YOUR OBJECTIVE:
The required output is the exact run of lines from the line containing "section_face().revolve(AXIS_BASE, AXIS_DIRECTION, FULL_TURN)" to the line containing "record = json.load(file)", inclusive, and nothing besides.

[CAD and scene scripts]
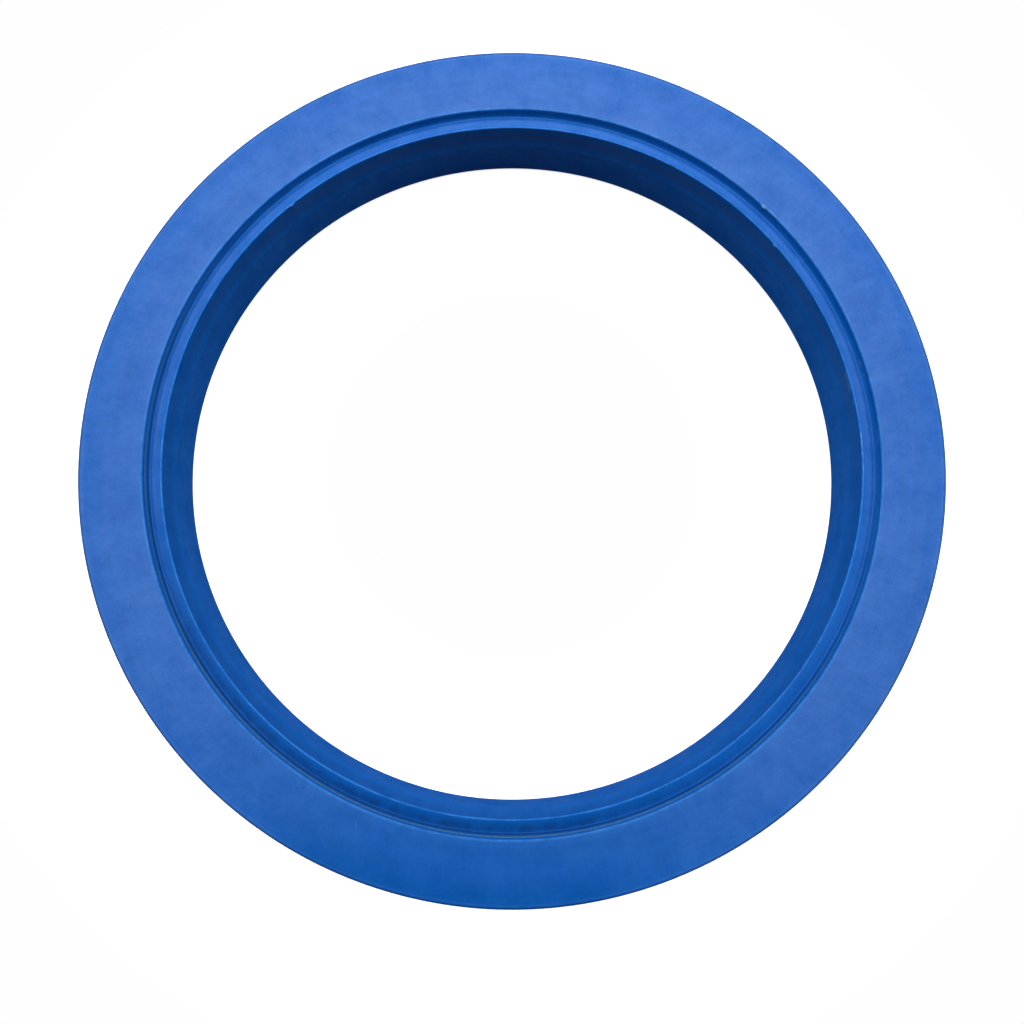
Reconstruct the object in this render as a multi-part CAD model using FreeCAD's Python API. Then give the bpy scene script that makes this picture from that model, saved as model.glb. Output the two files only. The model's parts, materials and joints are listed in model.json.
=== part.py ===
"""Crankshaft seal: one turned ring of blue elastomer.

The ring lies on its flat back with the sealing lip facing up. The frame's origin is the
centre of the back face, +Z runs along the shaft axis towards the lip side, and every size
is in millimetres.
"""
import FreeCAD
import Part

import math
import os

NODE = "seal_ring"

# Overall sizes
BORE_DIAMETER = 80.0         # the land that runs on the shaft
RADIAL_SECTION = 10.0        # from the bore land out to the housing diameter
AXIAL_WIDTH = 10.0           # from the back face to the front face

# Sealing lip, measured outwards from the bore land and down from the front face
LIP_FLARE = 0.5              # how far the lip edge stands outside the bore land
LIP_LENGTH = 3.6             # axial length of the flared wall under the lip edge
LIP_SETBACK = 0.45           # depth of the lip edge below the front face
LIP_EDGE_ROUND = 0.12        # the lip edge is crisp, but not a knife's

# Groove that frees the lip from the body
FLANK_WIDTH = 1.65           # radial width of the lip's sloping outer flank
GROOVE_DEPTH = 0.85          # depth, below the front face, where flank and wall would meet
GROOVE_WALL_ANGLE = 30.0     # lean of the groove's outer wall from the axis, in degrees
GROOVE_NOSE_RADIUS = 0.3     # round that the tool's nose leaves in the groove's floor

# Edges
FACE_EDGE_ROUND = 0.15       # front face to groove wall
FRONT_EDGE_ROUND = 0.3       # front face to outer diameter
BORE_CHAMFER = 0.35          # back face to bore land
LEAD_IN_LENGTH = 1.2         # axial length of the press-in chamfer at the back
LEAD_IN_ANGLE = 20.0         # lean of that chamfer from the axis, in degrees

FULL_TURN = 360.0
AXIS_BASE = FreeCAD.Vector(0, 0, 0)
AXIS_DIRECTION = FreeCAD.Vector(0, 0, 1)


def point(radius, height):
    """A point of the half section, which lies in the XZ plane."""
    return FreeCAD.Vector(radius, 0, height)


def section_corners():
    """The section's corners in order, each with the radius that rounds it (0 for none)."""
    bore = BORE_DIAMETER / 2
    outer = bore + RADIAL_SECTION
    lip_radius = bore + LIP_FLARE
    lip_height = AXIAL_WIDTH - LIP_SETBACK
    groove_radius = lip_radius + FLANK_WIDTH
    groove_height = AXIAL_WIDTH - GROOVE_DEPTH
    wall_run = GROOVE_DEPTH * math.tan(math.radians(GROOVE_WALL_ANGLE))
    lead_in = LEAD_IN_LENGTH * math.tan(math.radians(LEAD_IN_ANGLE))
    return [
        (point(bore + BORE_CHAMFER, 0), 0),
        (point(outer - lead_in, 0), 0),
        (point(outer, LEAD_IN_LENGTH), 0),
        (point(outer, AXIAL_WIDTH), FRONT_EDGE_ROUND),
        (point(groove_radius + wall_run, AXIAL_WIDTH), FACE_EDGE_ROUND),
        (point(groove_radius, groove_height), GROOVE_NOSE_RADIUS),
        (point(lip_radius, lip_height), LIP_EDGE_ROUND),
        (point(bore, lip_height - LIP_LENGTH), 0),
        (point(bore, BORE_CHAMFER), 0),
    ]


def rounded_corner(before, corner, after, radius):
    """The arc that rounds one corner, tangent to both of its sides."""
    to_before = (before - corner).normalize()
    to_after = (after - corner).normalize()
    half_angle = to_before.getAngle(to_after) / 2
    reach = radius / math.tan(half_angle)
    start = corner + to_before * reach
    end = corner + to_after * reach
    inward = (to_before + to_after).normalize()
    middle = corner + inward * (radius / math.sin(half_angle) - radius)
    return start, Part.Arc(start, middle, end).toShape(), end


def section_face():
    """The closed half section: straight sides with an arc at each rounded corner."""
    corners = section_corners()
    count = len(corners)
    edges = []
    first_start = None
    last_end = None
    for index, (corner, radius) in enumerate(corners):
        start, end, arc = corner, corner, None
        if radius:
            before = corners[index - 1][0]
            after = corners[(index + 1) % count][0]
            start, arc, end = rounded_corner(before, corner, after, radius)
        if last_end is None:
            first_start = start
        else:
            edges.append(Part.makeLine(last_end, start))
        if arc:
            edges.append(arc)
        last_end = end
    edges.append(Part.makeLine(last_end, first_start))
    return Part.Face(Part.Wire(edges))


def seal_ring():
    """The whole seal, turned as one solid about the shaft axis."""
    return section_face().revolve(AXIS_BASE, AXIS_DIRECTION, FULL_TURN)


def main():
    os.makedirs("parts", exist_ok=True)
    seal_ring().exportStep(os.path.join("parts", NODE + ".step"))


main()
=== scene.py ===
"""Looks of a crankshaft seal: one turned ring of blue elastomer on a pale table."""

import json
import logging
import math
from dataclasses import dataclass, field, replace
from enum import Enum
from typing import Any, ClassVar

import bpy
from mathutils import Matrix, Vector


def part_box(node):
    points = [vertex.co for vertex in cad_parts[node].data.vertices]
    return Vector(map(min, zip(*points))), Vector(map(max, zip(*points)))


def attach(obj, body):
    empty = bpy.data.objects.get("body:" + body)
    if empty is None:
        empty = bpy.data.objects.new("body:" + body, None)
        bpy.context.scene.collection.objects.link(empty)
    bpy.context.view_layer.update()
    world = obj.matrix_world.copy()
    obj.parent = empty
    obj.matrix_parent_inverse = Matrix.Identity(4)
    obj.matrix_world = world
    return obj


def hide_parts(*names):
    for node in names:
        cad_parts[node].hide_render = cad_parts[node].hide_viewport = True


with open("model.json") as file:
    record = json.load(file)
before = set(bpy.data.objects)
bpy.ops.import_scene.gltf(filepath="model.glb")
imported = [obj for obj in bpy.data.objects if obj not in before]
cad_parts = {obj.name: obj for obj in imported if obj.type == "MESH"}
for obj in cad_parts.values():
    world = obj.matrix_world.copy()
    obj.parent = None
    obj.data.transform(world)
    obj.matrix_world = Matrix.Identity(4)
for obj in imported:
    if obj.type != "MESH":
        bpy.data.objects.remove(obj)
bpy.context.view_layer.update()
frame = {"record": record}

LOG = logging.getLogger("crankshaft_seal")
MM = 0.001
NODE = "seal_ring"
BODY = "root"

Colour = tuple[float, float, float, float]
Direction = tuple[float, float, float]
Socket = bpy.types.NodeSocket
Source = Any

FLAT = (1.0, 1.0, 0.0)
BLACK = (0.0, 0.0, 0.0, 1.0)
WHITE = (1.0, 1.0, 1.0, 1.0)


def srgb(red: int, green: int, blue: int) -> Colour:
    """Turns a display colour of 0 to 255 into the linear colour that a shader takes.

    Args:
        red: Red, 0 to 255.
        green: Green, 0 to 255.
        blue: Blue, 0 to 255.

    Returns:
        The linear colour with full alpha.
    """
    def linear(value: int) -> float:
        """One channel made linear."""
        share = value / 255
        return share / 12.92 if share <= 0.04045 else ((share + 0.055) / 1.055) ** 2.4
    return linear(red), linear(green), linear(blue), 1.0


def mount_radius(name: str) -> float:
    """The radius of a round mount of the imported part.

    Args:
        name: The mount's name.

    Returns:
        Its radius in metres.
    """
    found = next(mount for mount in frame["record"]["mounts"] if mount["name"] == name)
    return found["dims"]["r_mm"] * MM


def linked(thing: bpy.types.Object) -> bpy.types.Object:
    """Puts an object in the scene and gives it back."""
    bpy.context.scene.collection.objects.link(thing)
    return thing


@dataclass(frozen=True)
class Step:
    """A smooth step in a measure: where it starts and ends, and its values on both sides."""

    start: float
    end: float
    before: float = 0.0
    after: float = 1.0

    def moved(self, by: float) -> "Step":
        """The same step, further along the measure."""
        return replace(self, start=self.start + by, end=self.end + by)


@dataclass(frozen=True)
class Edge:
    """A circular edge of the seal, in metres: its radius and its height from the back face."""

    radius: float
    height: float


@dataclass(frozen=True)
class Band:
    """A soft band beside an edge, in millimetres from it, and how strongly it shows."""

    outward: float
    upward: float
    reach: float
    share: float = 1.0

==

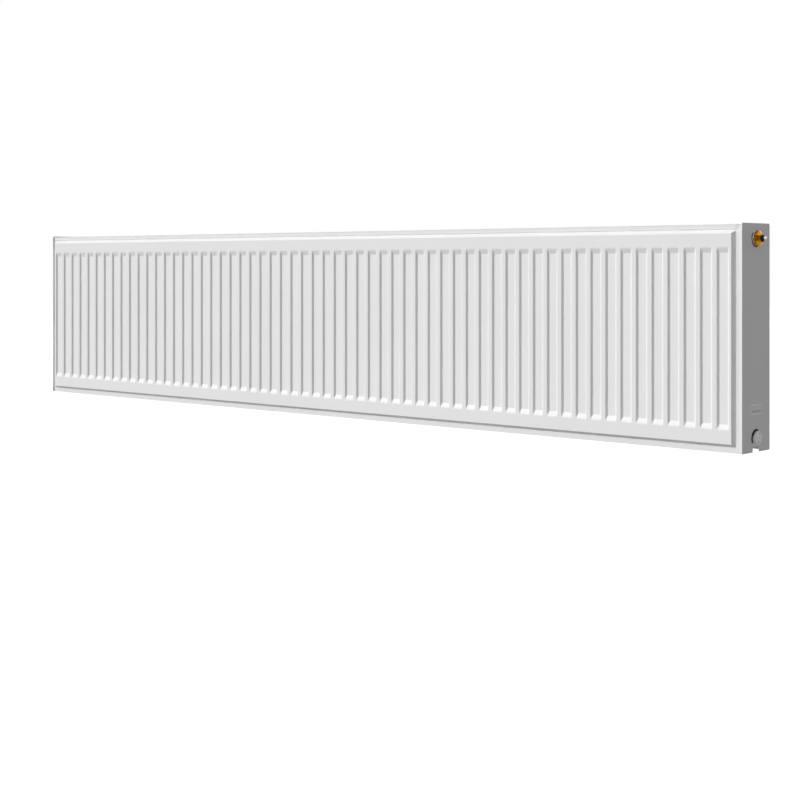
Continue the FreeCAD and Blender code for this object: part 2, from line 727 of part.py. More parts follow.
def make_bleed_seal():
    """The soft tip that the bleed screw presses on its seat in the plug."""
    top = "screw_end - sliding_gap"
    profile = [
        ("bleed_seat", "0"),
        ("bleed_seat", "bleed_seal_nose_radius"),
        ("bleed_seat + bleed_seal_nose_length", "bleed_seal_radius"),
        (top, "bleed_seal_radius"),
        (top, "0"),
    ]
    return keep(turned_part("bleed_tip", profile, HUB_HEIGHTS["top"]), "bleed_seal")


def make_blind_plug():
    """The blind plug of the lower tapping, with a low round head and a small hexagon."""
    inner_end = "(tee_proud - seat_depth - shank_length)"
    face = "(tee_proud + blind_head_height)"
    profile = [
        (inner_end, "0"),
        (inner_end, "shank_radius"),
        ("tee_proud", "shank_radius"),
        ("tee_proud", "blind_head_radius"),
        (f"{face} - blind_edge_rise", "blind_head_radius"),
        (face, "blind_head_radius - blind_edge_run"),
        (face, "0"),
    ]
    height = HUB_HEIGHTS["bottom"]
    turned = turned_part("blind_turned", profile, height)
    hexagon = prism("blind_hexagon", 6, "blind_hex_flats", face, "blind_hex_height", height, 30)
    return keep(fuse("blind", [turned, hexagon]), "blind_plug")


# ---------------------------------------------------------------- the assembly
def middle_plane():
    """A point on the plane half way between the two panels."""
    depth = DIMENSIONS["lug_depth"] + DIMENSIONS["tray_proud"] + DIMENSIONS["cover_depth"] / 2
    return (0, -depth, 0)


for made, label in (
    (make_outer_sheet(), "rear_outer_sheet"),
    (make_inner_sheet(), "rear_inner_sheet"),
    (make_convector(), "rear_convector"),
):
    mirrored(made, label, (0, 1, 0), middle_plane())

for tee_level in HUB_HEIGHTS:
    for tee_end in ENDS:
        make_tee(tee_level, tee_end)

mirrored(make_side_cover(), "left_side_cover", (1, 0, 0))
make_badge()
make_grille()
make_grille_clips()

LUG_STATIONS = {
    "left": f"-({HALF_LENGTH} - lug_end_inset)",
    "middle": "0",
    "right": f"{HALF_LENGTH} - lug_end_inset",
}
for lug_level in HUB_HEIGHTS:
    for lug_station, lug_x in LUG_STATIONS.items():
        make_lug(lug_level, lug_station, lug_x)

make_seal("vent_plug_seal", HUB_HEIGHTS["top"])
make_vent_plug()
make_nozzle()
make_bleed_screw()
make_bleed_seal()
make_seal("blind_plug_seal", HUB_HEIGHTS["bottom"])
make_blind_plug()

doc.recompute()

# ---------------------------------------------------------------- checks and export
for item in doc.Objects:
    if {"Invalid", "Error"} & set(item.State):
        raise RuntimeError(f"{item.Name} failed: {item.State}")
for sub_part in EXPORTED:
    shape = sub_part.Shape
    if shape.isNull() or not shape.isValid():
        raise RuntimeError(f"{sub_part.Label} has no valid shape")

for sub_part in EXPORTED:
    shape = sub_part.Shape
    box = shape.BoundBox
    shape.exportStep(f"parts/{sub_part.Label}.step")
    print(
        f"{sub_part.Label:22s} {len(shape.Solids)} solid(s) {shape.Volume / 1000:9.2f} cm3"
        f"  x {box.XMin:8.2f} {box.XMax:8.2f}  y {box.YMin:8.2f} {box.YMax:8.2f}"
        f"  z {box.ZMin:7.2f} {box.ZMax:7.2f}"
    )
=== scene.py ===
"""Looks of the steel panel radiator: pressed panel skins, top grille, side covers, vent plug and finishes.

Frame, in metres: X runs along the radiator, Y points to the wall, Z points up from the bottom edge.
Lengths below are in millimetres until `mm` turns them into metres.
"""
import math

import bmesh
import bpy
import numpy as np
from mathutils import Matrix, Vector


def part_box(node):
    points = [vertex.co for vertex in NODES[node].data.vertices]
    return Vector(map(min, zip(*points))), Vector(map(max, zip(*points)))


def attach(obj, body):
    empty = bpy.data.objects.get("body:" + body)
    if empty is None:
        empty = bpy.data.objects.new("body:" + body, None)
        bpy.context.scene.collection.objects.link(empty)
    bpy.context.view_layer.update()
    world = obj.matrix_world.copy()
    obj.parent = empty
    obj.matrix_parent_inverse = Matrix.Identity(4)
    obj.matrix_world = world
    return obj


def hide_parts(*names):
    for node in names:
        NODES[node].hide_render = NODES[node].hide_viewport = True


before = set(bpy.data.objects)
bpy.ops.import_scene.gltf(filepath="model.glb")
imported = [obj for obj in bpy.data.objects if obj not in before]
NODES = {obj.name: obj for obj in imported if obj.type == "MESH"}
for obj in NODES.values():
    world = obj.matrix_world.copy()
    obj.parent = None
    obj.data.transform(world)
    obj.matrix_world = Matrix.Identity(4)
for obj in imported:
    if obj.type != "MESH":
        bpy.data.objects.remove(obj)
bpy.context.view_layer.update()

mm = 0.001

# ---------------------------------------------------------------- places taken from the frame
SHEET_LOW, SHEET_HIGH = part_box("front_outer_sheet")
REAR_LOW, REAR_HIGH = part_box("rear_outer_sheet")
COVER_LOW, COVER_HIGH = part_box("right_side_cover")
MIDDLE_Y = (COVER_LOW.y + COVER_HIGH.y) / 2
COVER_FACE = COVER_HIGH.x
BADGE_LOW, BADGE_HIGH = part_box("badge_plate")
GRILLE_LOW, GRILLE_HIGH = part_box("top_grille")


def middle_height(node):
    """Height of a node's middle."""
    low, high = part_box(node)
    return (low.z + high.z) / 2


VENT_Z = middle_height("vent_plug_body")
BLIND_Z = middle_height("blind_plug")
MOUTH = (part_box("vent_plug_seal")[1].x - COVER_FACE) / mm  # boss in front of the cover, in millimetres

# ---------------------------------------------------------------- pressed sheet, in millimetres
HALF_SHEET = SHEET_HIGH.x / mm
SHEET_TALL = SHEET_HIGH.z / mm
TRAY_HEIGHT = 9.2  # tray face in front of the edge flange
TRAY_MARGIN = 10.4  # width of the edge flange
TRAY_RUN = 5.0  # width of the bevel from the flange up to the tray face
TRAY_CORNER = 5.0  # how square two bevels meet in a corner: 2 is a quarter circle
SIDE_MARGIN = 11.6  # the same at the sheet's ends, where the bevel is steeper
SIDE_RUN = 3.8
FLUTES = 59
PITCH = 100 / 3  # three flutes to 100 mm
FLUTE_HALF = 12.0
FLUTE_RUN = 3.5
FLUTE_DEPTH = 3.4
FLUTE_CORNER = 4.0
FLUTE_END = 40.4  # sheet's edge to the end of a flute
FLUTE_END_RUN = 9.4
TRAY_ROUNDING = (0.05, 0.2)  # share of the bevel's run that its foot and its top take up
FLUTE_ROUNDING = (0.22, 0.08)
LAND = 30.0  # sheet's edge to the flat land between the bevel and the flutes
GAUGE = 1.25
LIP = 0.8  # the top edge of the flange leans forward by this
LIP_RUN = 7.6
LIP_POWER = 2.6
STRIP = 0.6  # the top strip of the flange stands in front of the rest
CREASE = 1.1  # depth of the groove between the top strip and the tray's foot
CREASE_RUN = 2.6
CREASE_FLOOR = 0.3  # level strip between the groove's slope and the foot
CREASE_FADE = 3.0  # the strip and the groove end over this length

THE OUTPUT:
    return section_face().revolve(AXIS_BASE, AXIS_DIRECTION, FULL_TURN)


def main():
    os.makedirs("parts", exist_ok=True)
    seal_ring().exportStep(os.path.join("parts", NODE + ".step"))


main()
=== scene.py ===
"""Looks of a crankshaft seal: one turned ring of blue elastomer on a pale table."""

import json
import logging
import math
from dataclasses import dataclass, field, replace
from enum import Enum
from typing import Any, ClassVar

import bpy
from mathutils import Matrix, Vector


def part_box(node):
    points = [vertex.co for vertex in cad_parts[node].data.vertices]
    return Vector(map(min, zip(*points))), Vector(map(max, zip(*points)))


def attach(obj, body):
    empty = bpy.data.objects.get("body:" + body)
    if empty is None:
        empty = bpy.data.objects.new("body:" + body, None)
        bpy.context.scene.collection.objects.link(empty)
    bpy.context.view_layer.update()
    world = obj.matrix_world.copy()
    obj.parent = empty
    obj.matrix_parent_inverse = Matrix.Identity(4)
    obj.matrix_world = world
    return obj


def hide_parts(*names):
    for node in names:
        cad_parts[node].hide_render = cad_parts[node].hide_viewport = True


with open("model.json") as file:
    record = json.load(file)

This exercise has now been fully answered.